* [Dataset records]
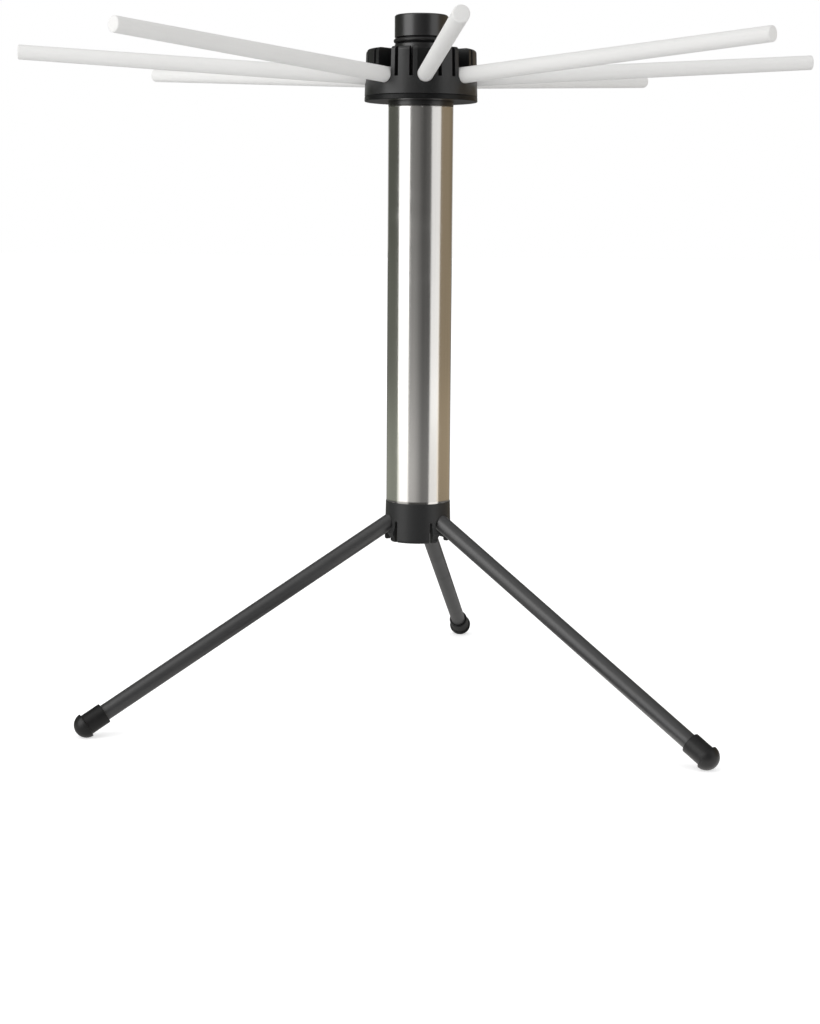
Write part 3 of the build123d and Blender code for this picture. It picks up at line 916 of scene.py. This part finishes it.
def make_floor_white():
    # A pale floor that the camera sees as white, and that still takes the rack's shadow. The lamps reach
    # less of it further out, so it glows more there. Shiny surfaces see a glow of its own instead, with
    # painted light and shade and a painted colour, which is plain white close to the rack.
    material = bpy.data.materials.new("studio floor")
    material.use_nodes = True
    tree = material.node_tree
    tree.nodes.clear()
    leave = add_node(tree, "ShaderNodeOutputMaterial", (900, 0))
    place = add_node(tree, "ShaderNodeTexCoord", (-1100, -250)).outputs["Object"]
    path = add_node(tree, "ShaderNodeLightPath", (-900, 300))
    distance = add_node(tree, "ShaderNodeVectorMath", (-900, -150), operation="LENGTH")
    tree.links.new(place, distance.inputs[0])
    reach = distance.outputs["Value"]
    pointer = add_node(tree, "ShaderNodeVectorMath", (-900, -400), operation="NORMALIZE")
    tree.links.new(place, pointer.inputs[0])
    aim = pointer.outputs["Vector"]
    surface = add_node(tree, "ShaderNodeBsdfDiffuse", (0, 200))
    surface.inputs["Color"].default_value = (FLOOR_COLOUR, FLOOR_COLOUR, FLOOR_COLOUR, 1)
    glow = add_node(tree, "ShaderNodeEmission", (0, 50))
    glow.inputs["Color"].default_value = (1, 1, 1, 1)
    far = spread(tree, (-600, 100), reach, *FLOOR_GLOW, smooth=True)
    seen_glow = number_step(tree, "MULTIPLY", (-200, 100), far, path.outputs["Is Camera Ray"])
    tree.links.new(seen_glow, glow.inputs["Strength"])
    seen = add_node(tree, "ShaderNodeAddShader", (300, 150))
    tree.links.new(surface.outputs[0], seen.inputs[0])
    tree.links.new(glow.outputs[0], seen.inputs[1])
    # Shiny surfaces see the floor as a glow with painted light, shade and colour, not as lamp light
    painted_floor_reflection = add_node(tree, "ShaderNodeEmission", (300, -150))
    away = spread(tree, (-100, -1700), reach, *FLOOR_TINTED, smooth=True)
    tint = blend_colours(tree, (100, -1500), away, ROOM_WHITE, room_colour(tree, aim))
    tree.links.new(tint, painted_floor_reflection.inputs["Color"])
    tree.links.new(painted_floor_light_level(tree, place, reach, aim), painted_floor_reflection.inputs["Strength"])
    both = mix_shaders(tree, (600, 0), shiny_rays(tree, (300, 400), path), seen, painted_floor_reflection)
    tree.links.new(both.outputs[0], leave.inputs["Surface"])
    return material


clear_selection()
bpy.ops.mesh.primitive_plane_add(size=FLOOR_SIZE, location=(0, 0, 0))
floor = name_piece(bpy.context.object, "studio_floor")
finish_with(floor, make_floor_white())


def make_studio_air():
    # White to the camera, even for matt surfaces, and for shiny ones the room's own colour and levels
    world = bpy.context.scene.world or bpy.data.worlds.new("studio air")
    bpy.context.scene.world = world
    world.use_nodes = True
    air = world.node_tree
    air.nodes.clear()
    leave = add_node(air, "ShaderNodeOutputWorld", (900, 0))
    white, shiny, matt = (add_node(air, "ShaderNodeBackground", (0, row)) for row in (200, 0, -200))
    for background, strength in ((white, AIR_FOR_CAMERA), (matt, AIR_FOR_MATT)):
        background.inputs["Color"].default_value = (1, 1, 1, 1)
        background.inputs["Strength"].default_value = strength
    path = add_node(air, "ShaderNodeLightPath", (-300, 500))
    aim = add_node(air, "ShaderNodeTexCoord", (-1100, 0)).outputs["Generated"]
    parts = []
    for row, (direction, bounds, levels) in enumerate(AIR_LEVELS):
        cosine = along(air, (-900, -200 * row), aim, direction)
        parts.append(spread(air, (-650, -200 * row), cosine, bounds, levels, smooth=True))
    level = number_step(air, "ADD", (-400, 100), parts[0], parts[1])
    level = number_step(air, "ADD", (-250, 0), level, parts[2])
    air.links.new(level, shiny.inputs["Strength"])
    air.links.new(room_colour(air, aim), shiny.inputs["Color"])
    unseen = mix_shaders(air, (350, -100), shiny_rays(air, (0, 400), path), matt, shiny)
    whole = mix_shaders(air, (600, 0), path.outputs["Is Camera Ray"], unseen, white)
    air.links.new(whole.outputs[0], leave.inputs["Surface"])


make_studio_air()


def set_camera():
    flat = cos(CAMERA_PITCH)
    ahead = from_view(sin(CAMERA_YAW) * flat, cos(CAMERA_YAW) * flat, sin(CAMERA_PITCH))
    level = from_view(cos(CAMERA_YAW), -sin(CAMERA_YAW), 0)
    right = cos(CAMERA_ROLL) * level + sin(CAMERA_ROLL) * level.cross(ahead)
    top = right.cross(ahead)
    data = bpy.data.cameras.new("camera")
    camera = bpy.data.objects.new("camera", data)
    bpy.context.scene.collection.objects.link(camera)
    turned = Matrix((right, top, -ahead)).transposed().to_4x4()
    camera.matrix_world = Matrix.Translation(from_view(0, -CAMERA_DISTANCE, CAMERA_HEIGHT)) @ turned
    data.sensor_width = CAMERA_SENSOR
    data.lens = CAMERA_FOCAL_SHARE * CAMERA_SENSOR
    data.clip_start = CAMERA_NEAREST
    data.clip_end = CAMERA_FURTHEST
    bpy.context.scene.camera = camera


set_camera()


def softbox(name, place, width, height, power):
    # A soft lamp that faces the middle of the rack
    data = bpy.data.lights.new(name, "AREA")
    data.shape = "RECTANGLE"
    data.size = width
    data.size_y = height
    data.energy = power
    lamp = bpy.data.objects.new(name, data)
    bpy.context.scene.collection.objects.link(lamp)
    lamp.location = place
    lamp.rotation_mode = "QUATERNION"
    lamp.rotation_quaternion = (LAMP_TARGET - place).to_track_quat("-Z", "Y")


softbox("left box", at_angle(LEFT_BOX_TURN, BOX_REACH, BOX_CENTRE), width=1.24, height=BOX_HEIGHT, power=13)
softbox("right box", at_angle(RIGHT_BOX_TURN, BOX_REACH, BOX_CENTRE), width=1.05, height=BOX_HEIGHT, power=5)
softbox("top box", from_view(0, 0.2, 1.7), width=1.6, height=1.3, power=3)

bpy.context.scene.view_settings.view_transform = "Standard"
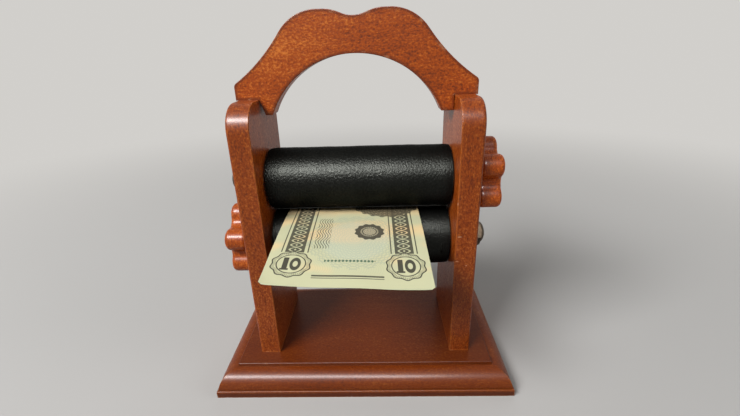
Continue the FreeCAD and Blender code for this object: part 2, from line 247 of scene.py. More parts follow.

--

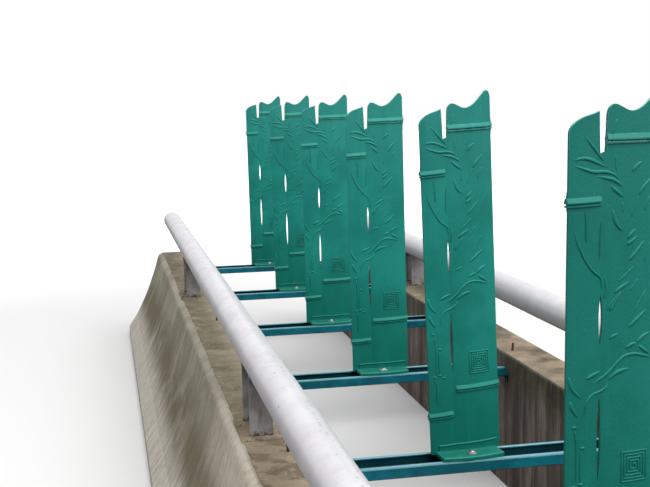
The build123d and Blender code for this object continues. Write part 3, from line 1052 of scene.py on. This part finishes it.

* [Set task] Gather all lines from the records above in which "this" appears.

* [The solution]
Write part 3 of the build123d and Blender code for this picture. It picks up at line 916 of scene.py. This part finishes it.
Continue the FreeCAD and Blender code for this object: part 2, from line 247 of scene.py. More parts follow.
The build123d and Blender code for this object continues. Write part 3, from line 1052 of scene.py on. This part finishes it.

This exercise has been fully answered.